> **Challenge**
Among the lines below, list those containing the string "with".

> **Extracted records**
____

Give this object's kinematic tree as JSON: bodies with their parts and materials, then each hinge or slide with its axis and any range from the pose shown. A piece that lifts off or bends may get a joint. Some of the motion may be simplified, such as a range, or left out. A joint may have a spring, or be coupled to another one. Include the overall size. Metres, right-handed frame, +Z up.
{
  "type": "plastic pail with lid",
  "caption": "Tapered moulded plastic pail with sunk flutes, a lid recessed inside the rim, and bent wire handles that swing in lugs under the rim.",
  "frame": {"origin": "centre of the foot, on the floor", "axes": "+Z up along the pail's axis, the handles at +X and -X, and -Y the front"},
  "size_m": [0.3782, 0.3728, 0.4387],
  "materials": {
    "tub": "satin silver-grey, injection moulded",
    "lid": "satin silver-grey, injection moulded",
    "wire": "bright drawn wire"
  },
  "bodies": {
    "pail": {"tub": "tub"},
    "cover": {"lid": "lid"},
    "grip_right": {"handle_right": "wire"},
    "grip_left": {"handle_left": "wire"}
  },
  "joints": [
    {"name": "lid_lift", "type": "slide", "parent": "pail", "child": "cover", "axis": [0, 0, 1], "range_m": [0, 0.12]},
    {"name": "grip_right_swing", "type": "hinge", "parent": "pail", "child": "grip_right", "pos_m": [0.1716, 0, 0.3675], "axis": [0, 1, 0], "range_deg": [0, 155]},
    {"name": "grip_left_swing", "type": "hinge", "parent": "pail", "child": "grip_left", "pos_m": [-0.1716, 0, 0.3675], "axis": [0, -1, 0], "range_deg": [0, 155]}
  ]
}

____

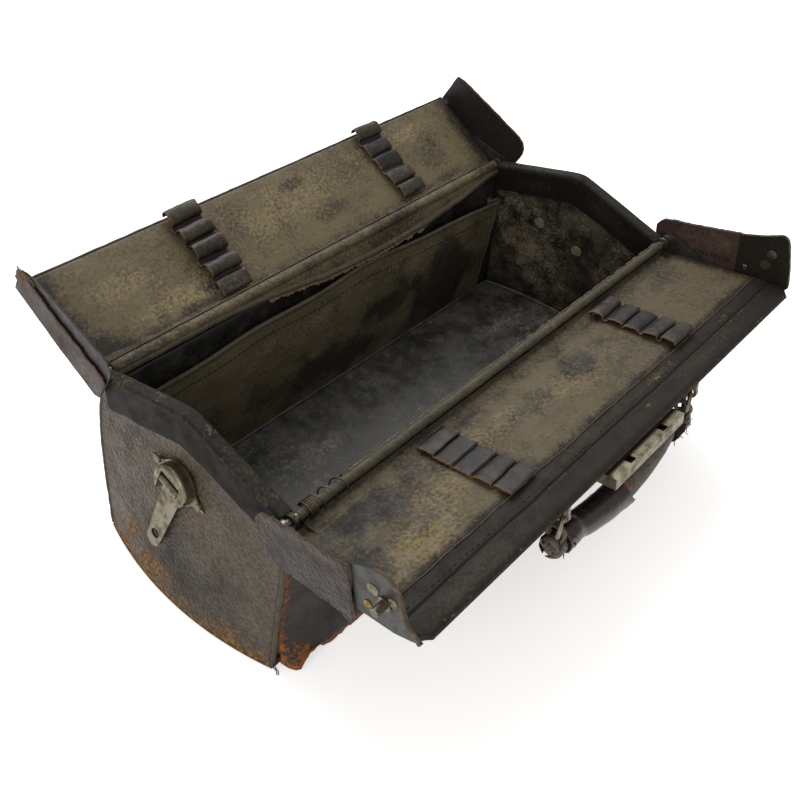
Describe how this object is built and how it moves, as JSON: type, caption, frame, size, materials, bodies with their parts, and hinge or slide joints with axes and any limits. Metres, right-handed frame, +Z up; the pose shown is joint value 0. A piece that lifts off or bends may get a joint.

____

> **Solution to the problem**
Give this object's kinematic tree as JSON: bodies with their parts and materials, then each hinge or slide with its axis and any range from the pose shown. A piece that lifts off or bends may get a joint. Some of the motion may be simplified, such as a range, or left out. A joint may have a spring, or be coupled to another one. Include the overall size. Metres, right-handed frame, +Z up.
  "type": "plastic pail with lid",
  "caption": "Tapered moulded plastic pail with sunk flutes, a lid recessed inside the rim, and bent wire handles that swing in lugs under the rim.",
Describe how this object is built and how it moves, as JSON: type, caption, frame, size, materials, bodies with their parts, and hinge or slide joints with axes and any limits. Metres, right-handed frame, +Z up; the pose shown is joint value 0. A piece that lifts off or bends may get a joint.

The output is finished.